ANOTHER SUMMER FOR THE BULLS?

Yesterday’s upbeat news on the manufacturing sector enthused the stock market. The ISM Manufacturing Index climbed to 56%, its highest reading since April 2006. Equity investors took the obvious clue and reasoned that the economy is still bubbling, which of course it is. The trend encourages growth in corporate profits. Investors were in a mood to agree and the S&P 500 gained more than 1% yesterday.
The notion that corporate profits still have more room to run on the upside is no minority vision. The bulls are still in control of the psychological tone that permeates Wall Street and investment predictions generally. Yesterday’s equity rally is one source of the tone, but there are plenty of other wells of optimism to draw on.
One example: a proprietary equal-weighted index of economic and financial variables calculated by yours truly suggests that the broad trend was distinctively bullish in May. And after reading the ISM report, there’s reason to think that a rebound from this year’s first-quarter GDP slump is under way.
Optimism about optimism, in fact, is evident far and wide. For instance, reports that hedge fund firm Och-Ziff Capital Management Group LLC is planning an IPO remind that these are golden times for raising capital, reporting profits and otherwise basking in the financial glory.


The trend holds at the micro level and rises to the macro. Corporate profits as a percentage of GDP–at around 10%–are at their highest since just after World War II. That works out to around twice the pace that’s prevailed over the last half century or so. There’s no doubt that the U.S. economy has been humming by more than a little, at least when viewed through the prism of corporate America.
But we shouldn’t become overly complacent about corporate profits running skyward in relative terms, warns a new essay to clients of Guerite Advisors, a boutique mutual fund in Greenville, South Carolina. Citing Warren Buffett commentary from a few years back, Guerite asserts that reversion to the mean is a risk when corporate profits are riding high:

Why does gravitating back to the average (reverting to the mean) matter? First and foremost, the current level of the U.S. equity market has received a tremendous lift from rising corporate profits. A key factor to the stock market’s sanguine demeanor is the oft-repeated line that values remain “reasonable” compared to historical price-to-earnings (PE) ratios. The current trailing PE ratio for the S&P 500 Index is 18.3. This figure is often compared to the 57 year average PE ratio of 16.7. However, what is not widely emphasized is that the average PE ratio is based on average earnings over a wide variety of economic conditions. Applying an average PE ratio to maximum earnings (as is now the case) can allow an over-valued stock market appear reasonably-valued. Therefore, an investor must adjust the average PE ratio using an “apples to apples” adjustment. Using such an approach, the appropriate average (maximum earnings) PE ratio is 12.8, not 16.7. Cast in that light, the current valuation of 18.3 (versus 12.8) doesn’t appear so “reasonable”.
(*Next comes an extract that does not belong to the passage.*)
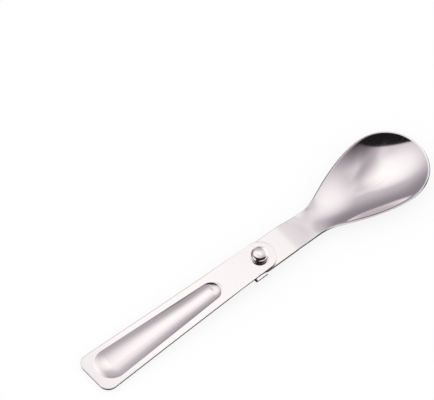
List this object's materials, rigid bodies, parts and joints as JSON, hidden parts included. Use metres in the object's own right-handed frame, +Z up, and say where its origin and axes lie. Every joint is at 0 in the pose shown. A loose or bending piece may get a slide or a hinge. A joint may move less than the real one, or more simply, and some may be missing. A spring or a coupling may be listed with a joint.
{
  "type": "folding spoon",
  "caption": "Steel camping spoon whose bowl half and handle are joined by a domed rivet, so that the handle folds sideways over the bowl.",
  "frame": {"origin": "on the rivet's axis, at the flat underside of its peened tail", "axes": "+X runs along the spoon to the tip of the bowl, +Y is the side that the handle folds through, +Z is up, the way the bowl opens"},
  "size_m": [0.1652, 0.034, 0.0111],
  "materials": {
    "polished_sheet": "polished stainless sheet",
    "rivet_steel": "polished stainless",
    "washer_steel": "satin"
  },
  "bodies": {
    "bowl_side": {"bowl_half": "polished_sheet", "rivet": "rivet_steel", "friction_washer": "washer_steel"},
    "handle_side": {"handle": "polished_sheet"}
  },
  "joints": [
    {"name": "handle_fold", "type": "hinge", "parent": "bowl_side", "child": "handle_side", "pos_m": [0, 0, 0.00269], "axis": [0, 0, -1], "range_deg": [0, 180]}
  ]
}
None of which means that the equity market is about to crumble. Indeed, warnings that corporate profitability is about to soften, if not tumble, have been with us for several years. And as we all know, the market can stay irrational longer than we can stay solvent.
Listening to the darker angels of investment forecasting would have been exactly the wrong thing to do in years past. No one knows how such advice will fare in the future, of course. But if you’re looking for reasons to pare back equity exposure and err a bit more on the side of caution, the profits-as-a-percent-of-GDP argument is as good as any.
Thomas Jefferson famously struggled with choosing between listening to his head and his heart. Investors have a similar challenge: weighing the compelling case of the bulls for the next few months or even quarters vs. the bears’ concern for the longer term. Looking at one to the exclusion of the other may offer clarity and focus, but look at both together and trying to square the long run with tactics for next week poses its own unique challenge.
Such tension, we think, will be with us for some time. In fact, from your editor’s perch, the tension looks set to rise.